(DATA LINES)

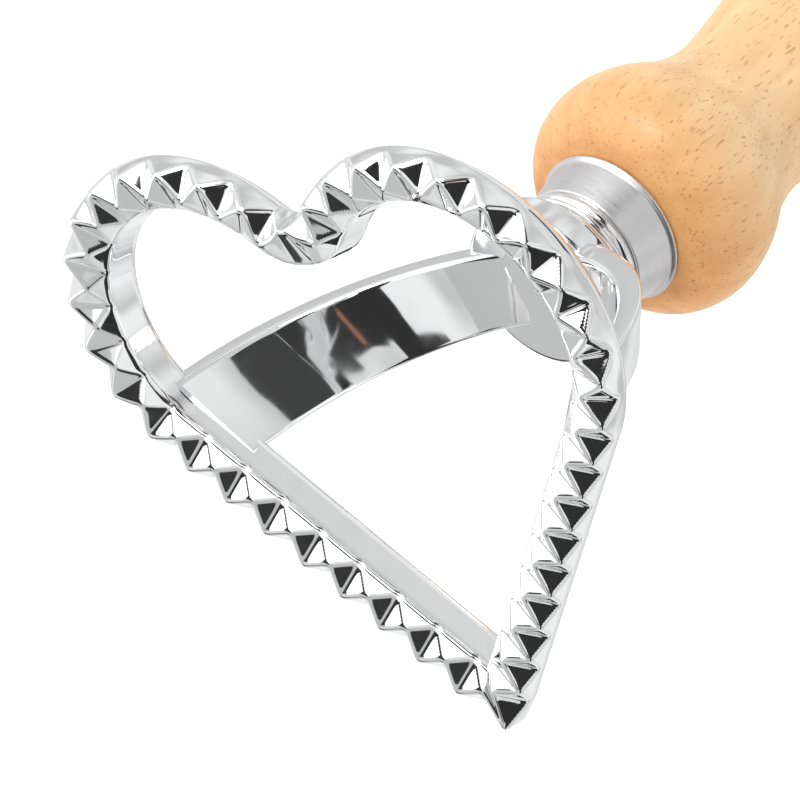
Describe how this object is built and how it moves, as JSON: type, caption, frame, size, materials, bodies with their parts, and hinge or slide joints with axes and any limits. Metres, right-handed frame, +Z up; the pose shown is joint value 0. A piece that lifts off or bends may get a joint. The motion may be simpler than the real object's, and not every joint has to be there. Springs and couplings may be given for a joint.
{
  "type": "pastry stamp cutter",
  "caption": "Hand stamp that cuts a heart of dough with a zigzag edge: plated heart rim on an arched strap, ferrule and turned wooden handle.",
  "frame": {"origin": "bottom centre of the whole tool's box, on the floor that one straight side of the heart lies on", "axes": "+Y along the handle, away from the zigzag edge; +Z up from the floor; the heart lies in the XZ plane with its tip at low Z and high X"},
  "size_m": [0.0634, 0.1164, 0.062],
  "materials": {
    "cutter_chrome": "bright plated",
    "collar_chrome": "bright plated",
    "satin_steel": "satin",
    "bright_steel": "zinc plated",
    "handle_wood": "sanded, oiled"
  },
  "bodies": {
    "root": {"cutter_casting": "cutter_chrome", "lock_washer": "bright_steel", "neck_collar": "collar_chrome", "ferrule": "satin_steel", "handle_stud": "bright_steel", "handle": "handle_wood"}
  },
  "joints": []
}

(GOAL)
Repeat the data above exactly.

(RESPONSE BELOW)
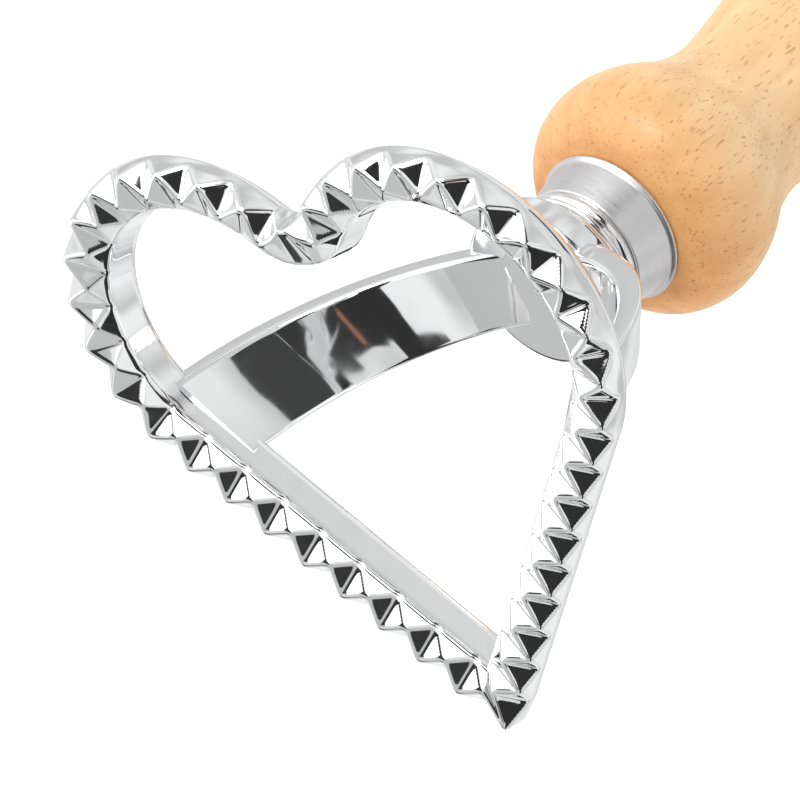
Describe how this object is built and how it moves, as JSON: type, caption, frame, size, materials, bodies with their parts, and hinge or slide joints with axes and any limits. Metres, right-handed frame, +Z up; the pose shown is joint value 0. A piece that lifts off or bends may get a joint. The motion may be simpler than the real object's, and not every joint has to be there. Springs and couplings may be given for a joint.
{
  "type": "pastry stamp cutter",
  "caption": "Hand stamp that cuts a heart of dough with a zigzag edge: plated heart rim on an arched strap, ferrule and turned wooden handle.",
  "frame": {"origin": "bottom centre of the whole tool's box, on the floor that one straight side of the heart lies on", "axes": "+Y along the handle, away from the zigzag edge; +Z up from the floor; the heart lies in the XZ plane with its tip at low Z and high X"},
  "size_m": [0.0634, 0.1164, 0.062],
  "materials": {
    "cutter_chrome": "bright plated",
    "collar_chrome": "bright plated",
    "satin_steel": "satin",
    "bright_steel": "zinc plated",
    "handle_wood": "sanded, oiled"
  },
  "bodies": {
    "root": {"cutter_casting": "cutter_chrome", "lock_washer": "bright_steel", "neck_collar": "collar_chrome", "ferrule": "satin_steel", "handle_stud": "bright_steel", "handle": "handle_wood"}
  },
  "joints": []
}